As illustrated in Figure 2 and Table 3, the number of Td's in the waiting period ranges from 0.3 to 10. The mean number is 3.3. Thus, in the waiting period the tumour volume increases with a factor of more than 3.

As shown in Figure 3, the small tumours have the shortest Td. For instance, tumours with a volume up to 40 cm3 have a mean Td of 24.5 days (range 8.3–46.9 days). To our knowledge such a short mean Td value for lung tumours has not been reported earlier. Hasegawa et al (2000) determined growth rate of small lung cancers detected on mass CT screening. The shortest Td they found was 52 days. From the CT scans inserted in Figure 1 in the paper by O'Rourke and Edwards (2000), a Td of 18.3 days can be derived. This value is for a patient receiving prior chemotherapy (O'Rourke, pers. com., 2003) and confirms our findings that after induction chemotherapy fast regrowth occurs. In our study, the shortest Td was 8.3 days.

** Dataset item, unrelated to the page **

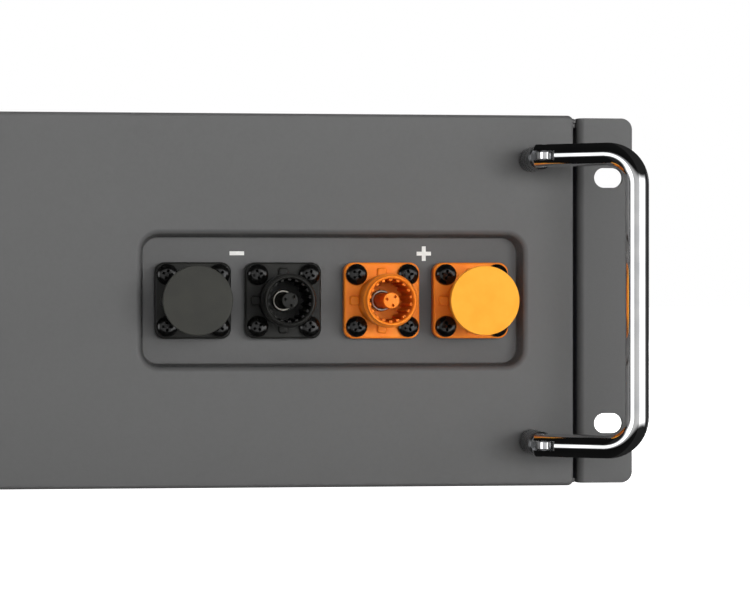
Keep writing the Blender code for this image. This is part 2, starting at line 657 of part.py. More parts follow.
def cap_mesh():
    """Dust cap: a round disc over the shell's lip, and a hollow plug inside the bore."""
    plug = BORE_RADIUS - GAP
    back = SHELL_LENGTH + GAP
    front = back + CAP_THICK
    return turned_mesh("cap", [
        (0.0, back), (plug - CAP_PLUG_WALL, back), (plug - CAP_PLUG_WALL, back - CAP_PLUG_LENGTH),
        (plug, back - CAP_PLUG_LENGTH), (plug, back), (CAP_RADIUS - CAP_EDGE, back), (CAP_RADIUS, back + CAP_EDGE),
        (CAP_RADIUS, front - CAP_EDGE), (CAP_RADIUS - CAP_EDGE, front), (0.0, front),
    ])


def make_connectors():
    """Four panel sockets, black for negative and orange for positive; the outer two are capped."""
    housing = housing_mesh()
    gasket = gasket_mesh()
    contact = contact_mesh()
    guard = guard_mesh()
    screw = screw_mesh()
    cap = cap_mesh()
    for name, x in SOCKETS:
        place = (x, FLANGE_FRONT, MID_Z)
        plastic = "black_nylon" if name.startswith("negative") else "orange_nylon"
        add_object("socket_housing_" + name, housing.copy(), plastic, place)
        behind = (x, FLANGE_FRONT + FLANGE_THICK + GAP, MID_Z)
        add_object("socket_gasket_" + name, gasket.copy(), "black_rubber", behind)
        add_object("socket_contact_" + name, contact.copy(), "silvered_copper", place)
        add_object("touch_guard_" + name, guard.copy(), plastic, place)
        for number, (screw_x, screw_z) in enumerate(screw_places(x), 1):
            screw_name = "flange_screw_" + name + "_" + str(number)
            add_object(screw_name, screw.copy(), "black_steel", (screw_x, FLANGE_FRONT, screw_z))
        if name.endswith("outer"):
            add_object("dust_cap_" + name.split("_")[0], cap.copy(), plastic, place)


def button_x():
    """Centre of the power button, at the outer end of the left pocket."""
    return -POCKET_X - FLOOR_WIDTH / 2.0 + 4.0 * BUTTON_RADIUS


def lens_centre():
    """Centre (x, z) of the indicator lens, beside the button."""
    return (button_x() + 2.0 * BUTTON_RADIUS + LENS_LENGTH / 2.0, MID_Z)


def port_block_x():
    """Centre of the twin data port, at the inner end of the left pocket."""
    return FLOOR_WIDTH / 2.0 - POCKET_X - PORT_FROM_END - PORT_STEP / 2.0


def make_controls():
    """Power button, indicator lens and twin data port in the left pocket."""
    head = turned_mesh("button", [
        (0.0, -SHEET - GAP - BUTTON_TRAVEL), (BUTTON_RADIUS + BUTTON_COLLAR, -SHEET - GAP - BUTTON_TRAVEL),
        (BUTTON_RADIUS + BUTTON_COLLAR, -SHEET - GAP), (BUTTON_RADIUS, -SHEET - GAP),
        (BUTTON_RADIUS, BUTTON_PROUD - BUTTON_EDGE), (BUTTON_RADIUS - BUTTON_EDGE, BUTTON_PROUD), (0.0, BUTTON_PROUD),
    ])
    add_object("power_button", head, "black_nylon", (button_x(), FLOOR_FRONT, MID_Z))
    front = FLOOR_FRONT - LENS_PROUD
    lens = rounded_plate_mesh(
        "lens", LENS_LENGTH, LENS_HEIGHT, LENS_HEIGHT / 2.0 - GAP, front, FLOOR_BACK, lens_centre()
    )
    add_object("indicator_lens", lens, "smoked_lens")
    middle = port_block_x()
    face = FLOOR_FRONT - PORT_PROUD
    half_width = (PORT_STEP + PORT_WIDTH) / 2.0
    half_height = PORT_HEIGHT / 2.0
    body = block_mesh(
        "port", (middle - half_width, face, MID_Z - half_height),
        (middle + half_width, face + PORT_LENGTH, MID_Z + half_height),
    )
    port = add_object("data_port_block", body, "black_nylon")
    mouth_half = PORT_WIDTH / 2.0 - PORT_WALL
    mouths = [
        block_mesh(
            "mouth", (x - mouth_half, face - PORT_WALL, MID_Z - half_height + PORT_WALL),
            (x + mouth_half, face + PORT_LENGTH - PORT_WALL, MID_Z + half_height - PORT_WALL),
        )
        for x in (middle - PORT_STEP / 2.0, middle + PORT_STEP / 2.0)
    ]
    combine(port, add_cutter("port_mouths", joined_mesh("port_mouths", mouths)), "DIFFERENCE")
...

In conclusion, we present evidence that after induction chemotherapy fast regrowth of NSCLC occurs and that accelerated repopulation of surviving tumour cells is responsible for the fast regrowth. It is clear that the beneficial result of induction chemotherapy, that is, tumour volume regression, has faded away. The Td is far shorter than that of untreated lung tumours. This influences the treatment results significantly. It is tragically that interval times up to more than 3 months are found whereas radiotherapy can be started within 1 month after induction chemotherapy as observed here. In all, 41% of potentially curable patients became incurable in that waiting period. We recommend that radiotherapy should start as soon as possible, preferably within 2–3 weeks, after the last chemotherapy cycle. Owing to the accelerated cell proliferation observed, accelerated radiotherapy should be given serious consideration to keep overall treatment time short. In further studies, concurrent chemo/radiotherapy treatment should be considered since a growing body of data show that concurrent chemo/radiotherapy improves survival in selected patients in stage III NSCLC (Schaake-Koning et al, 1994; Furuse et al, 1999; Curran et al, 2003).